Some downtown residents may be skeptical. They put up with the trash pickers strewing trash about as they go through bags trying to find redeemable bottles. Will more redeemable bottles just make some neighborhoods dirtier?

Those neighborhoods, primarily the North End, Beacon Hill and parts of Charlestown, would probably not suffer any more than they do now. Savvy residents either redeem the bottles and cans themselves, or they put out any returnable bottles in a separate bag, making it easy for the trash pickers to collect them without tearing open the other bags.

Our family tackles the problem by not having many redeemable bottles, since we don’t buy water in bottles and we don’t like soft drinks. The trash pickers have given up on us. We also put out our tiny trash bag and our large recycle bag about 7:30 a.m. after most of the trash pickers have scoured our street.

The opposition, made up of mostly of big corporations outside the state, is spending big money to defeat this bill. But it’s hard to fathom why any sane person would think this bill is bad.

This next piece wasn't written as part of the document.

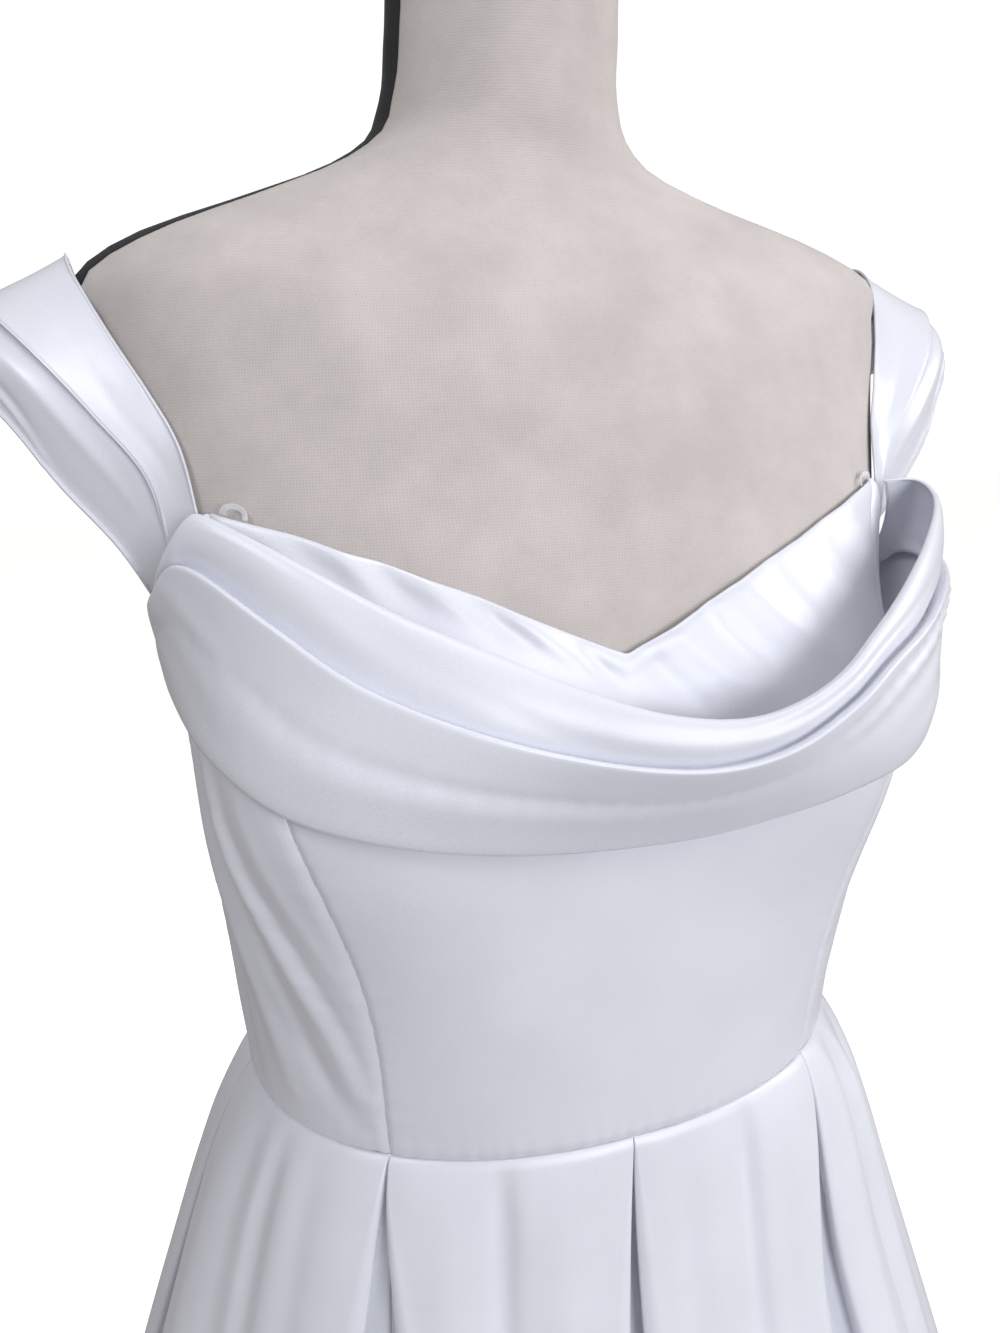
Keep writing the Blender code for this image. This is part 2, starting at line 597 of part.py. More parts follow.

It is cheap for consumers—come on, five cents—and a lot cheaper than hauling all that mess to a landfill, which we eventually pay for. The opponents will say it hurts small business, which is plain silly. It’s an increase in inconvenience for the stores that have to redeem the bottles, but it is small and by now, stores are familiar with how to manage the flow. The benefits to the environment are many.

Since our lily-livered legislators and the bullies at corporate America won’t expand the kinds of bottles that can be redeemed, we’ll have to do it ourselves.

            Don’t forget to vote on November 4, and don’t forget to vote yes to expand the bottle bill.

  • .

    It’s hard to convince people who already get their recyclables picked up curbside that they should pay 30% more for a 24-pack of water. The reduction of litter is very noble and much needed, but cities and towns that already recycle curbside aren’t going to love it.